_WHAT IS EXPECTED_:
Reproduce the material exactly, omitting nothing.
┌──
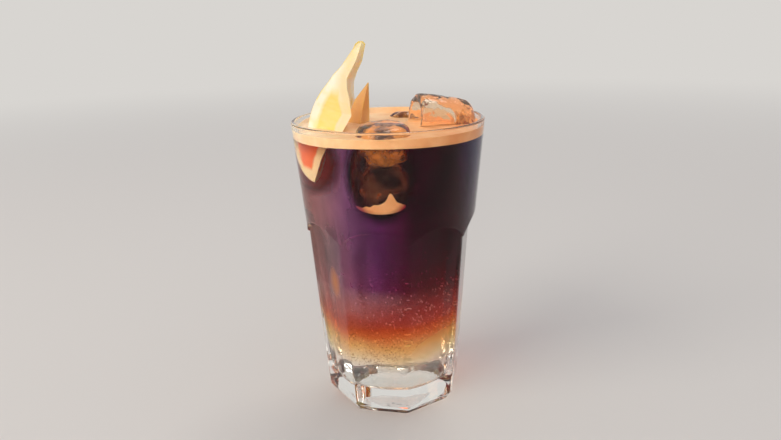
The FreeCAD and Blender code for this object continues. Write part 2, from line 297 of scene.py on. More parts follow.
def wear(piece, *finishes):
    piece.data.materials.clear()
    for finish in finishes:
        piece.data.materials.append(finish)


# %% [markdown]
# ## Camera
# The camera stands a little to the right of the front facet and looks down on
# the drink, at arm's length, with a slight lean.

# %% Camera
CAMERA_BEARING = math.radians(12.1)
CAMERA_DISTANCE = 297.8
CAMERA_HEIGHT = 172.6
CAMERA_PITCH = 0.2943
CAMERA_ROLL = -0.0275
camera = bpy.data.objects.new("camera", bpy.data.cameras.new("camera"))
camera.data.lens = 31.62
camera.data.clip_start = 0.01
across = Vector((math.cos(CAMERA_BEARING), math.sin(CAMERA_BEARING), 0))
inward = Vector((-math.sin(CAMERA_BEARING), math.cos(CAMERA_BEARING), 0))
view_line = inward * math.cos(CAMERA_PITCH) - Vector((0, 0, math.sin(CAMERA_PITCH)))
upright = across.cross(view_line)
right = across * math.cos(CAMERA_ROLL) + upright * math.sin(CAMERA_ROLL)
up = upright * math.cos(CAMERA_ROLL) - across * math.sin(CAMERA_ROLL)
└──
_WRITTEN SOLUTION_:
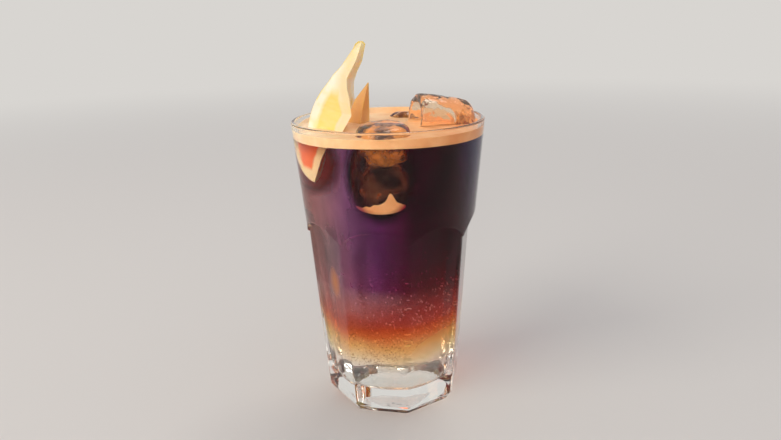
The FreeCAD and Blender code for this object continues. Write part 2, from line 297 of scene.py on. More parts follow.
def wear(piece, *finishes):
    piece.data.materials.clear()
    for finish in finishes:
        piece.data.materials.append(finish)


# %% [markdown]
# ## Camera
# The camera stands a little to the right of the front facet and looks down on
# the drink, at arm's length, with a slight lean.

# %% Camera
CAMERA_BEARING = math.radians(12.1)
CAMERA_DISTANCE = 297.8
CAMERA_HEIGHT = 172.6
CAMERA_PITCH = 0.2943
CAMERA_ROLL = -0.0275
camera = bpy.data.objects.new("camera", bpy.data.cameras.new("camera"))
camera.data.lens = 31.62
camera.data.clip_start = 0.01
across = Vector((math.cos(CAMERA_BEARING), math.sin(CAMERA_BEARING), 0))
inward = Vector((-math.sin(CAMERA_BEARING), math.cos(CAMERA_BEARING), 0))
view_line = inward * math.cos(CAMERA_PITCH) - Vector((0, 0, math.sin(CAMERA_PITCH)))
upright = across.cross(view_line)
right = across * math.cos(CAMERA_ROLL) + upright * math.sin(CAMERA_ROLL)
up = upright * math.cos(CAMERA_ROLL) - across * math.sin(CAMERA_ROLL)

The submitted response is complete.